契約書に必ず盛り込むべきこと
契約書は個々の契約を文章にしたものです。
契約は履行しなければならない重要なものであるため、内容が自社にとって不利にならないようにしなければなりません。
そして、後々のことを考えると、誰が読んでも意味が一つであるようにしなければなりません。
解釈の違いによって複数の意味にとれるような契約書になってしまうと、何かあった場合に責任の所在があいまいになったりするためです。
契約書には必要なことが必要な場所に書かれていなければならないということです。
【例題】
スマートフォンのアプリ開発を基盤事業とするZ社で、新たに法務担当者となったS君とT君は、まずは契約書に関する知識を身に着けるため、現在Z社が結んでいる契約について契約書を確認する作業を行っています。
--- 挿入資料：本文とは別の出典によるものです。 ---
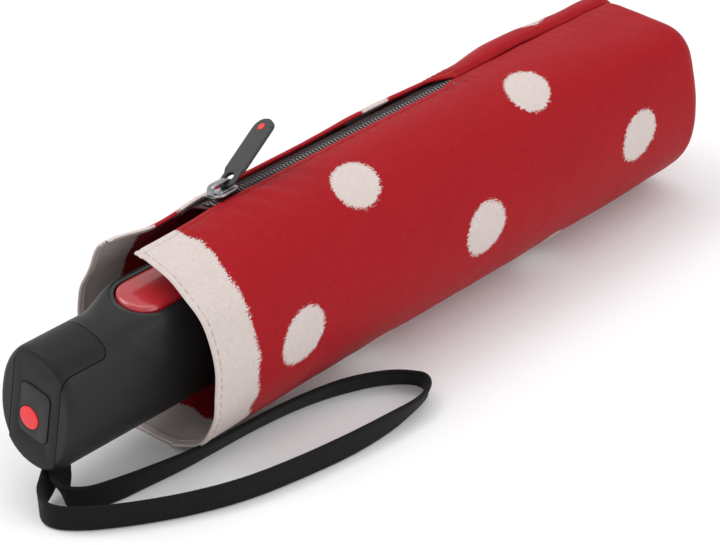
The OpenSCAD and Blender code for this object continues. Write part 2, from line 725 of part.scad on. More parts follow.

そして、契約書の書き方について見てみると、どの契約書もその書き方が統一されているようでした。
細かな部分の違いはありますが、形式はどの契約書も同じです。
しかし、どれを見ても古臭い法律を見ているようでしっくりときません。
二人はもう少しわかりやすい書き方があるように思いました。
すると、そんな話を聞いていたM社長が二人に言いました。
M社長:
「契約書というのはまさに法律の条文のようなものなんだ。表記方法は確かにわかりにくい部分は多々あって、理解に苦しむこともある。
でも、これはあくまでも会社と会社が結ぶ公式契約を文章で表現したものだ。会社としての信用ということを考えると安易に現代的にはできないよね。ビジネスにはこれまでの前例というものもあるし、歴史もある。そういった歴史には敬意を払う必要があるということだよ。
変えるべきところは変えるというのがわが社のスタンスだけど、契約はわが社だけの話ではないからね。」
二人は、契約書の書き方には一定の形式と最低限必ず盛り込むべきことがあることを学びました。
【解説】
契約書には最低限盛り込むべきことがあります。
詳細なルールについては後述しますので、まずは大まかな書き方について理解しましょう。
契約書の構成と必ず盛り込むべきこと
契約書の構成と必ず盛り込むべきことは、以下のようになっています。
タイトル
まずタイトルです。
タイトルは単に「契約書」などでも効力はありますが、後日の確認などを考えると、契約に関連したタイトルをつけるのが妥当です。
「ソフトウェア開発委託契約書」「秘密保持契約書」など、その契約に関するタイトルをつけます。
前文
前文では、まず「誰と誰が契約をするのか」を明確にします。
契約者以外の第三者が入り込まないようにするためです。
契約は当事者が行うことが大前提であるため、第三者が知らないうちに入っているという契約は当然ながら無効になります。
そしてその際は、一方を「甲」、一方を「乙」と表記するのが普通です。
契約内容
契約内容は、「条」、「項」、「号」で表記します。
「条」には()でその小タイトルをつけます。
「項」は条文が複数になる場合に使い、「号」は箇条書きを行う場合に使います。
「項」や「号」の表記方法は様々ですが、それとわかる表記にします。
例えば以下のようになります。
第1条(〇〇)
1 甲は、乙に対して、〜。
2 甲は、〜。
一 〇〇の事実
二 〇〇の事実
ここでは「項」を英数字で、「号」を漢数字で表記しています。
そして第1項については数字を省略する場合もあります。
省略した場合は以下のようになります。
第1条(〇〇) 甲は、乙に対して、〜。
2 甲は、〜。
一 〇〇の事実
二 〇〇の事実
後文
後文には、作成枚数や保管者を明記します。
何部作成され、どこに保管されているかがはっきりしなければ、後になって混乱を招く可能性があるためです。
通常は契約する当事者分の枚数の契約書が作成され、当事者それぞれが保管します。
作成日
作成日には、「契約書の作成日」を記入します。
作成日は、原則として「当事者が記名捺印した日 = 契約日」になります。
契約者名
最後に契約者名を記載します。
契約者名には、役職と名前を記入し、捺印します。
契約は会社として行うものなので、原則としては代表権のある取締役、あるいは支店であれば一切の権限を持った支店長の名前で行う必要があります。
まとめ
・契約書は、「必要なこと」が「必要な場所」に書かれていなければならない。
・契約書にはタイトル、前文、契約内容、後文、作成日、契約者名を必ず盛り込む。